Il me semble du coup que ce vote ne dit rien d’autre que la prééminence chez les électeurs d’une vision intéressée du monde social – qui ose se dire publiquement – où la nation reste le lieu privilégié de l’expression des intérêts; les Irlandais ne sont donc pas pro-ou anti-Européens comme les commentaires journalistiques auraient tendance à le dire, ils sont majoritairement dans les deux camps pour leurs seuls intérêts et ne voient que l’échelle nationale pour défendre ces derniers. Par exemple, les partisans du « oui » croient que le Traité de Lisbonne permettra à l’Irlande de continuer à compter en Europe, ceux du non craignent pour le statut dans l’UE des petites nations dont celui de l’Irlande.

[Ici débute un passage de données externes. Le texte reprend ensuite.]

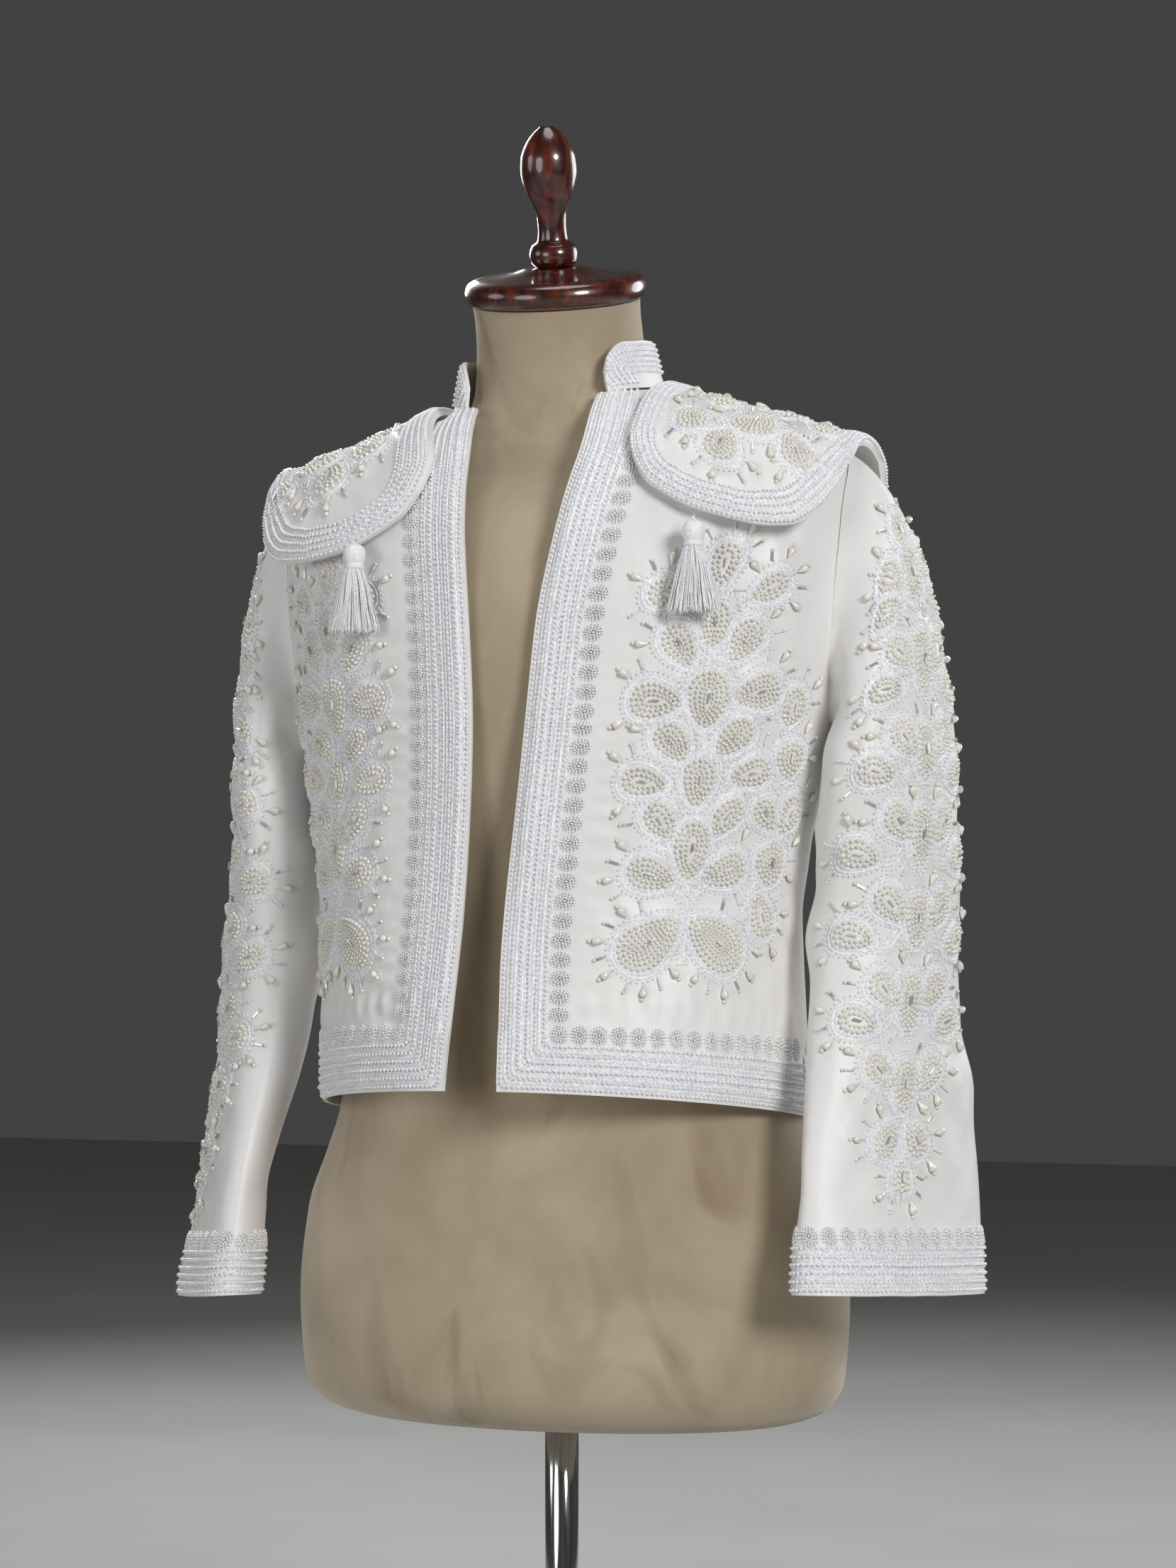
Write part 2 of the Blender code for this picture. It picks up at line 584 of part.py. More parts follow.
def tassel(name, x, y, top):
    """A round head whose underside runs out into separate strands."""
    work = bmesh.new()
    rings = ((0.0030, 0.0), (0.0065, -0.002), (0.0080, -0.007), (0.0068, -0.012), (0.0074, -0.015))
    segments = 12
    loops = []
    turns = [2 * math.pi * k / segments for k in range(segments)]
    for radius, down in rings + ((0.0050, -0.015), (0.0025, -0.015)):
        loops.append([work.verts.new((radius * math.cos(t), radius * math.sin(t), down)) for t in turns])
    middle = work.verts.new((0, 0, -0.015))
    roots = []
    for i in range(len(loops) - 1):
        for k in range(segments):
            n = (k + 1) % segments
            face = work.faces.new((loops[i][k], loops[i + 1][k], loops[i + 1][n], loops[i][n]))
            if i >= 4:
                roots.append(face)
    work.faces.new(loops[0])
    for k in range(segments):
        work.faces.new((loops[-1][k], middle, loops[-1][(k + 1) % segments]))
    bmesh.ops.recalc_face_normals(work, faces=work.faces)
    bmesh.ops.inset_individual(work, faces=roots, thickness=0.00035)
    grown = bmesh.ops.extrude_discrete_faces(work, faces=roots)["faces"]
    for index, face in enumerate(grown):
        centre = face.calc_center_median()
        length = TASSEL_LENGTH - 0.015 + 0.0025 * math.sin(index * 2.4)
        outward = Vector((centre.x, centre.y * 0.5, 0)) * (TASSEL_SPREAD - 1 + 0.15 * math.sin(index * 1.7))
        for vert in face.verts:
            vert.co = vert.co + outward + Vector((0, 0, -length))
    bmesh.ops.recalc_face_normals(work, faces=work.faces)
    mesh = bpy.data.meshes.new(name)
    work.to_mesh(mesh)
    work.free()
    mesh.transform(Matrix.Translation((x, y, top)))
    mesh.materials.append(material("tassel silk"))
    obj = bpy.data.objects.new(name, mesh)
    bpy.context.scene.collection.objects.link(obj)
    return obj


def neckRing(row, segments):
    z, a, b, y, tip, side = row
    turn = Matrix.Rotation(math.radians(tip), 3, "X") @ Matrix.Rotation(math.radians(side), 3, "Y")
    ring = []
    for k in range(segments):
        t = 2 * math.pi * k / segments
        ring.append(turn @ Vector((a * math.sin(t), -b * math.cos(t), 0)) + Vector((0, y, z)))
    return [tuple(p) for p in ring]


def form(name):
    """The limbless form: hips, waist, chest, sloping shoulders and a tipped neck."""
    segments = 36
    turns = np.arange(segments) * 2 * math.pi / segments
    rings = []
    for z, a, f, b, y in HIPS:
        depth = np.where(np.cos(turns) > 0, f, b)
        ring = np.stack([a * np.sin(turns), y - depth * np.cos(turns), np.full(segments, z)], axis=-1)
        rings.append(ring)
    for z in (0.50, 0.53, 0.565, 0.60, 0.63, 0.66, 0.70, 0.74, 0.785, 0.82, 0.86, 0.89, 0.915, 0.935, 0.95,
              0.962, 0.973, 0.985, 0.993, 1.001, 1.008, 1.014, 1.020, 1.030, 1.045):
        rings.append(bodyPoint(np.full(segments, z), turns, (1, 2, 3)))
    for row in NECK:
        rings.append(np.array(neckRing(row, segments)))
    points = settle(np.concatenate(rings))
    return toObject(name, points, closedRings(len(rings), segments), "beige suede")


def buildStand():
    floor = (
        (BASE_RADIUS - 0.004, 0.0), (BASE_RADIUS, 0.003), (BASE_RADIUS, 0.009),
        (BASE_RADIUS - 0.008, BASE_HEIGHT - 0.002), (0.050, BASE_HEIGHT + 0.003), (0.022, 0.032),
        (0.018, 0.045),
    )
    lathe("base", floor, 40, "dark painted iron")
    lathe("pole", ((POLE_RADIUS, 0.045 + GAP), (POLE_RADIUS, HIPS[0][0] - GAP)), 24, "polished steel")
    form("form_torso")
    top = settle(np.array(neckRing(NECK[-1], 4)))
    upward = Vector(np.cross(top[1] - top[3], top[2] - top[0])).normalized()
    turn = Vector((0, 0, 1)).rotation_difference(upward).to_matrix().to_4x4()
    place = Matrix.Translation(Vector(top.mean(axis=0))) @ turn
    lathe("neck_cap", CAP_PROFILE, 32, "mahogany", place @ Matrix.Translation((0, 0, GAP)))
    rise = CAP_PROFILE[-1][1] + 2 * GAP
    lathe("finial", FINIAL_PROFILE, 24, "mahogany", place @ Matrix.Translation((0, 0, rise)))


def buildJacket():
    front("front_left", 1)
    front("front_right", -1)
    back("back")
    collar("collar")
    sleeve("sleeve_left", 1)
    sleeve("sleeve_right", -1)
    epaulette("epaulette_left", 1)
    epaulette("epaulette_right", -1)
    for side, (x, y, top) in TASSELS.items():
        tassel("tassel_" + side, x, y, top)


clearScene()
buildStand()
buildJacket()
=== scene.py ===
import math
import time

import bmesh
import bpy
import numpy as np
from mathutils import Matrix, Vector


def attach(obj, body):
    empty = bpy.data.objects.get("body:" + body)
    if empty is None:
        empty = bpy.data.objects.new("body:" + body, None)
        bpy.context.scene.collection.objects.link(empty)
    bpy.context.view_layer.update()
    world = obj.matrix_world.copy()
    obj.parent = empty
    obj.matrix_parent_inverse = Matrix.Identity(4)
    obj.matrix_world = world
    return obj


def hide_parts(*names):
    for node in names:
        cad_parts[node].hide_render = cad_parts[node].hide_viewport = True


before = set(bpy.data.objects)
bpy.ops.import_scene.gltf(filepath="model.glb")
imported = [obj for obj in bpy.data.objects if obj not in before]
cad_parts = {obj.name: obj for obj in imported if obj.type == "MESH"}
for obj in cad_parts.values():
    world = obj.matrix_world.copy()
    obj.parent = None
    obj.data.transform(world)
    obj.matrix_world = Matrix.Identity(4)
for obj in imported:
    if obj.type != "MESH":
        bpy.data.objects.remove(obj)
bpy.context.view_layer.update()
startTime = time.time()
scene = bpy.context.scene


def stage(text):
    print(f"[{time.time() - startTime:5.1f} s] {text}")


# z, form half width, form front, form back, centre y, cloth half width, cloth front, cloth back
levels = (
    (0.500, 0.1740, 0.120, 0.128, 0.006, 0.1770, 0.168, 0.133),
    (0.530, 0.1640, 0.116, 0.121, 0.005, 0.1680, 0.164, 0.127),
    (0.600, 0.1570, 0.110, 0.108, 0.002, 0.1680, 0.150, 0.117),
    (0.660, 0.1530, 0.107, 0.102, 0.000, 0.1680, 0.139, 0.112),
    (0.700, 0.1570, 0.109, 0.103, 0.000, 0.1720, 0.134, 0.112),
    (0.740, 0.1650, 0.114, 0.107, 0.000, 0.1790, 0.131, 0.115),
    (0.785, 0.1760, 0.119, 0.112, 0.000, 0.1880, 0.129, 0.118),
    (0.820, 0.1830, 0.121, 0.115, 0.000, 0.1950, 0.128, 0.120),
    (0.860, 0.1870, 0.120, 0.117, 0.000, 0.2010, 0.127, 0.121),
    (0.910, 0.1880, 0.109, 0.113, 0.000, 0.2045, 0.122, 0.117),
    (0.945, 0.1860, 0.091, 0.103, 0.000, 0.2040, 0.112, 0.108),
    (0.965, 0.1680, 0.076, 0.091, 0.000, 0.1985, 0.102, 0.098),
    (0.985, 0.1440, 0.066, 0.081, 0.000, 0.1535, 0.090, 0.088),
    (1.000, 0.1110, 0.061, 0.075, 0.000, 0.1155, 0.078, 0.080),
    (1.012, 0.0800, 0.0565, 0.068, 0.000, 0.0835, 0.067, 0.073),
    (1.020, 0.0665, 0.056, 0.064, 0.000, 0.0695, 0.062, 0.069),
    (1.030, 0.0615, 0.056, 0.061, 0.000, 0.0660, 0.059, 0.066),
    (1.045, 0.0595, 0.056, 0.058, -0.001, 0.0650, 0.058, 0.064),
)
hips = (  # z, half width, front, back, centre y
    (0.320, 0.160, 0.098, 0.108, 0.010), (0.326, 0.178, 0.113, 0.123, 0.010),
    (0.345, 0.192, 0.126, 0.136, 0.010), (0.400, 0.196, 0.130, 0.140, 0.010),
    (0.460, 0.189, 0.126, 0.136, 0.008), (0.500, 0.1740, 0.120, 0.128, 0.006),
)
neckRings = (  # z, radius across, radius front to back, centre y, forward tip, side tip
    (1.060, 0.0580, 0.0560, -0.004, 6.0, 1.2),
    (1.075, 0.0575, 0.0560, -0.008, 11.0, 2.8),
    (1.086, 0.0580, 0.0565, -0.011, 15.8, 4.3),
)
frontGap = (  # z, distance of the left and the right front edge from the middle
    (0.500, 0.0100, 0.0280), (0.550, 0.0105, 0.0265), (0.660, 0.0110, 0.0180),
    (0.770, 0.0155, 0.0200), (0.850, 0.0225, 0.0240), (0.927, 0.0360, 0.0315),
    (0.980, 0.0440, 0.0370), (1.012, 0.0450, 0.0410), (1.045, 0.0470, 0.0440),
)
lean, sway, hipShift, rightNeckDrop = 0.036, 0.006, 0.003, 0.070
wall = 0.0020
hemSide, hemFrontRise, hemBackRise = 0.527, 0.021, 0.003
neckSide, neckFrontDip, neckBackRise = 1.020, 0.010, 0.010
armMiddle, armHalf, armFront, armBack = 0.8735, 0.0885, 0.027, 0.054
sleeveTable = (  # z, centre x, centre y, half long axis, half short axis, turn
    (0.755, 0.2285, 0.010, 0.062, 0.0330, 75.0),
    (0.650, 0.2260, 0.017, 0.060, 0.0360, 65.0),
    (0.560, 0.2310, 0.002, 0.069, 0.0270, 63.0),
    (0.490, 0.2380, -0.018, 0.078, 0.0215, 62.0),
    (0.405, 0.2440, -0.036, 0.081, 0.0250, 60.0),
)
epauletteLevels = (  # z, half width, front depth, back depth, of the inner side
    (1.0186, 0.0785, 0.0676, 0.0742), (1.0042, 0.1200, 0.0794, 0.0824),
    (0.9895, 0.1600, 0.0910, 0.0902), (0.9790, 0.1900, 0.0986, 0.0956),
    (0.9735, 0.2050, 0.1022, 0.0984), (0.9705, 0.2125, 0.1040, 0.1000),
    (0.9630, 0.2215, 0.1086, 0.1042), (0.9510, 0.2300, 0.1143, 0.1100),
    (0.9370, 0.2380, 0.1193, 0.1150), (0.9200, 0.2460, 0.1240, 0.1194),
    (0.9050, 0.2480, 0.1268, 0.1222),
)
epauletteFall = (
    (0.0785, 0.040), (0.0850, 0.056), (0.0970, 0.070), (0.1300, 0.0785), (0.1600, 0.077),
    (0.1850, 0.070), (0.1990, 0.056), (0.2075, 0.035), (0.2112, 0.018), (0.2125, 0.008),
)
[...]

Les électeurs du « oui » en fait ne démontrent dans leurs réponses aucun « idéalisme » européen : ils ont voté « oui » comme on voterait un réglement de copropriété qui vous paraît au total favorable.

On peut juger cet égoïsme national comme légitime, mais ces données jettent un jour cru sur les difficultés à cheminer vers une « communautarisation des esprits » et sur la quasi-absence dans les esprits d’un « intérêt général européen » tel qu’il devait être promu par la construction européenne selon ses premiers zélateurs. Seule une minorité des électeurs déclare avoir voté en fonction d’une telle perception (place de l’Europe dans la globalisation par exemple, qui est d’ailleurs la grande raison de défendre ce Traité pour les Eurodéputés qui le soutiennent).

2 réponses à “Retour sur le référendum irlandais: l’intérêt national joue et gagne.

  1. Comme on me le soufflait récemment, ce non irlandais fait doucement penser au pauvre manifestant chinois debout devant une colonne de char sur la place Tian’anmen en 1989… L’Europe n’a elle non plus visiblement pas de marche arrière…
    La dimension nationale des « oui » et des « non » ne fait que rappeler une évidence : l’intérêt général ne se conçoit toujours pas en dehors de la nation, et ce pour une raison très simple, aucune forme de démocratie n’a réussi à émerger d’une structure supranationale. Sur ce point, l’UE est une caricature de despotisme éclairé. Le ralliement des élites à la démocratie, qui a été long et difficile, semble de plus en plus fragile en Europe. Le peuple est bien trop stupide pour donner son avis sur un texte de 400 pages écrit en novlangue juridique. C’est un fait crié haut et fort. Mais pourquoi le serait-il moins pour désigner un gouvernement qui doit décider entre autres du niveau des prélèvements obligatoires, du nombre de fonctionnaires utiles, ou de l’effort à faire en matière de lutte anti-terroriste ou contre le changement climatique ?
    En ce sens le discours désormais convenu sur le « déficit démocratique » de l’Europe fait partie de ses « bavardages » dont nos systèmes politiques (notamment en France mais pas seulement) ont le secret : je pense ici entre autres à la démocratie participative et à ses nombreux avatars (cf l’enterrement de première classe via une assemblée citoyenne de la réforme du mode de scrutin en Colombie britannique dont aucun politicien canadien ne voulait en 2006), ou pour être très franco-français à la fin du cumul des mandats (« je dois cumuler pour abolir le cumul qui m’empêchera de cumuler pour abolir le cumul ») ou à la réforme du Sénat (une maison de retraite et de prestige à l’abri du peuple fougueux qui convient à tout le monde, y compris aux Verts ; cependant le Parlement européen devient un vrai concurrent avec quelques prises de choix : Rocard, Weber…).

  2. Je reconnais bien là votre jeune cynisme, vous avez raison sur bien des points, le malheur est que la plupart des politistes tendent à prendre au sérieux ces bavardages, par exemple un éminent et encore jeune collègue vient de faire paraître un ouvrage de synthèse sur la « démocratie participative ». En même temps, ce n’est parce que les choses sont immobiles qu’il ne faut pas en parler : prenons le statut du Sénat en France et son mode de scrutin pour le moins archaïque et plus que clairement biaisé, il est indéfendable publiquement; à terme, mais quand? il finira par s’écrouler. Dans le fond, si on regarde l’histoire, il peut se passer cent à cent cinquante ans entre les débuts de la critique d’un régime, et sa transformation complète. Par exemple, de l’expérience, il ressort qu’un Président de gauche (si un jour ce phénomène se reproduit de notre vivant…) cohérent devra « tuer le Sénat » dans les premiers mois de son mandat, en passant par une réforme constitutionnelle par voie référendaire.

    Par ailleurs, ces « bavardages » ont au moins le mérite de pointer du doigt un manque, une absence, une hypocrisie. Cela ne change pas grand chose à court terme ni à moyen terme, mais sait-on jamais?